YOUR TASK: Would you write out the entries below, every one of them, exactly?
-- Start PROVIDED DATA --
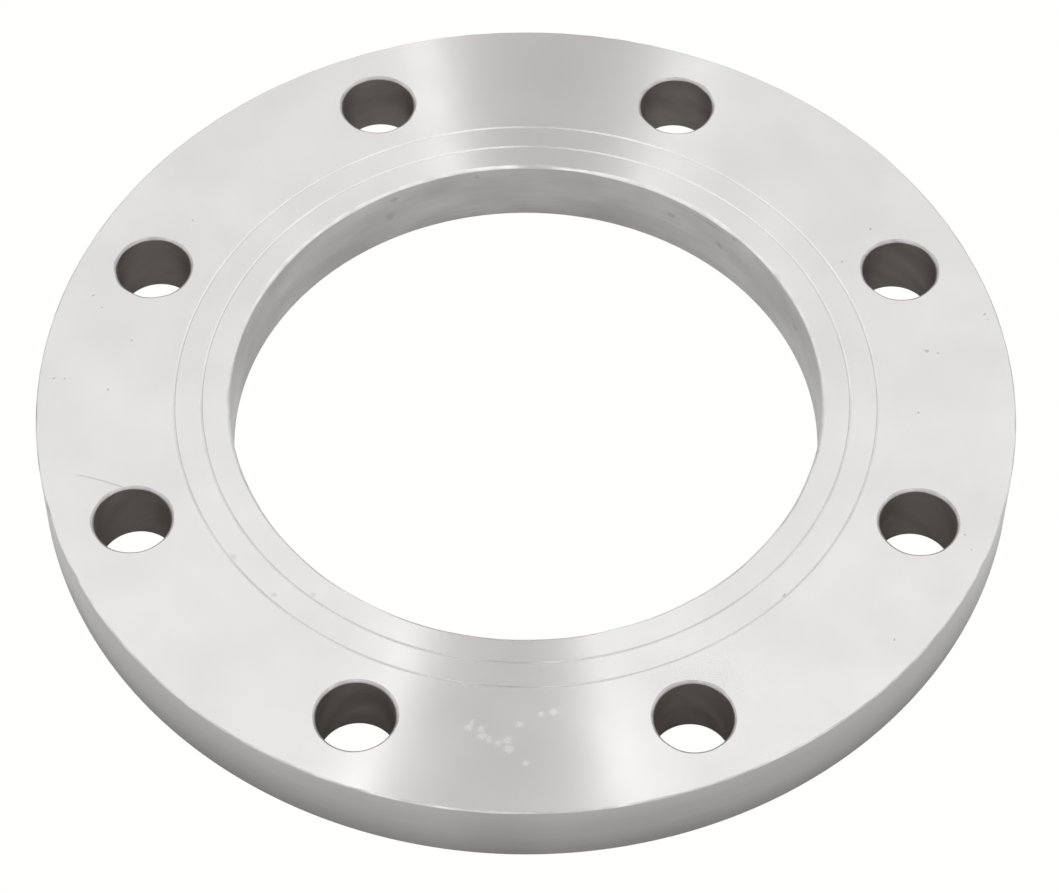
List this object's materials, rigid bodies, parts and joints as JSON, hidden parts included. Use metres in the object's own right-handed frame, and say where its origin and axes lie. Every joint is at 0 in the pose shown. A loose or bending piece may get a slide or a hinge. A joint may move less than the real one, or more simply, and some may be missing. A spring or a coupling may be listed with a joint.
{
  "type": "plate weld flange",
  "caption": "Flat round steel flange that slides over a pipe end and is welded to it, with a ring of bolt holes and fine sealing lines round the bore.",
  "frame": {"origin": "centre of the bore on the back face, which is the face the flange lies on", "axes": "+Z along the bore axis, out of the sealing face; the X and Y axes pass midway between bolt holes"},
  "size_m": [0.283, 0.283, 0.022],
  "materials": {
    "stainless_steel": "turned all over, with fine circular tool marks; drilled holes; edges broken"
  },
  "bodies": {
    "root": {"flange": "stainless_steel"}
  },
  "joints": []
}
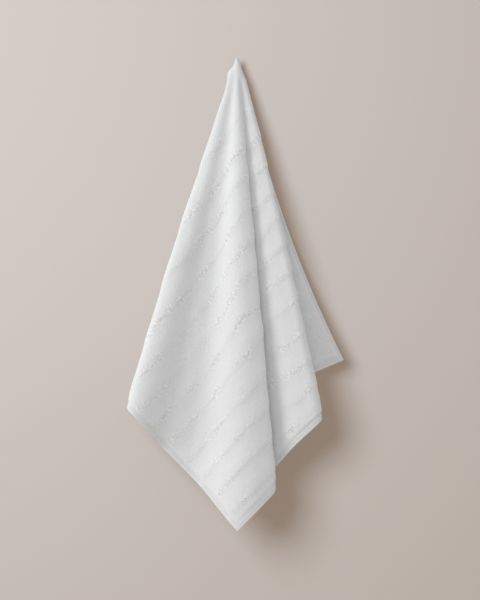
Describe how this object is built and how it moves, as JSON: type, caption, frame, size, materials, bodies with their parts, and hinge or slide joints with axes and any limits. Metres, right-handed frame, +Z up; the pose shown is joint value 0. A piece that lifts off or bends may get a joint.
-- End PROVIDED DATA --
ANSWER FOR THIS EXERCISE:
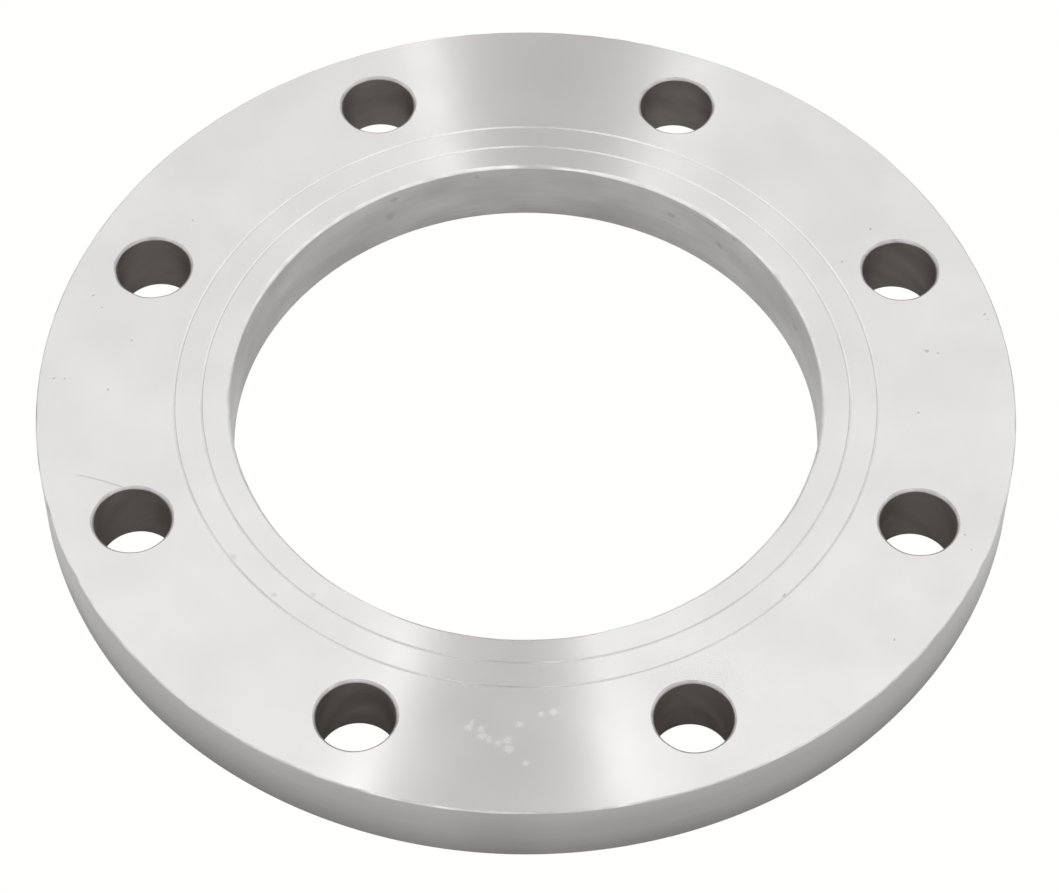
List this object's materials, rigid bodies, parts and joints as JSON, hidden parts included. Use metres in the object's own right-handed frame, and say where its origin and axes lie. Every joint is at 0 in the pose shown. A loose or bending piece may get a slide or a hinge. A joint may move less than the real one, or more simply, and some may be missing. A spring or a coupling may be listed with a joint.
{
  "type": "plate weld flange",
  "caption": "Flat round steel flange that slides over a pipe end and is welded to it, with a ring of bolt holes and fine sealing lines round the bore.",
  "frame": {"origin": "centre of the bore on the back face, which is the face the flange lies on", "axes": "+Z along the bore axis, out of the sealing face; the X and Y axes pass midway between bolt holes"},
  "size_m": [0.283, 0.283, 0.022],
  "materials": {
    "stainless_steel": "turned all over, with fine circular tool marks; drilled holes; edges broken"
  },
  "bodies": {
    "root": {"flange": "stainless_steel"}
  },
  "joints": []
}
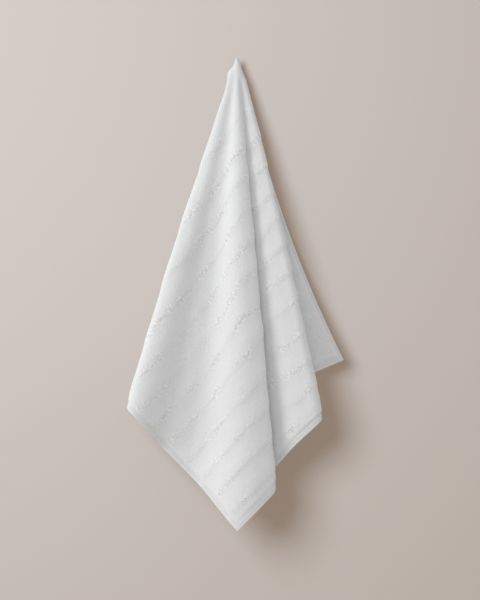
Describe how this object is built and how it moves, as JSON: type, caption, frame, size, materials, bodies with their parts, and hinge or slide joints with axes and any limits. Metres, right-handed frame, +Z up; the pose shown is joint value 0. A piece that lifts off or bends may get a joint.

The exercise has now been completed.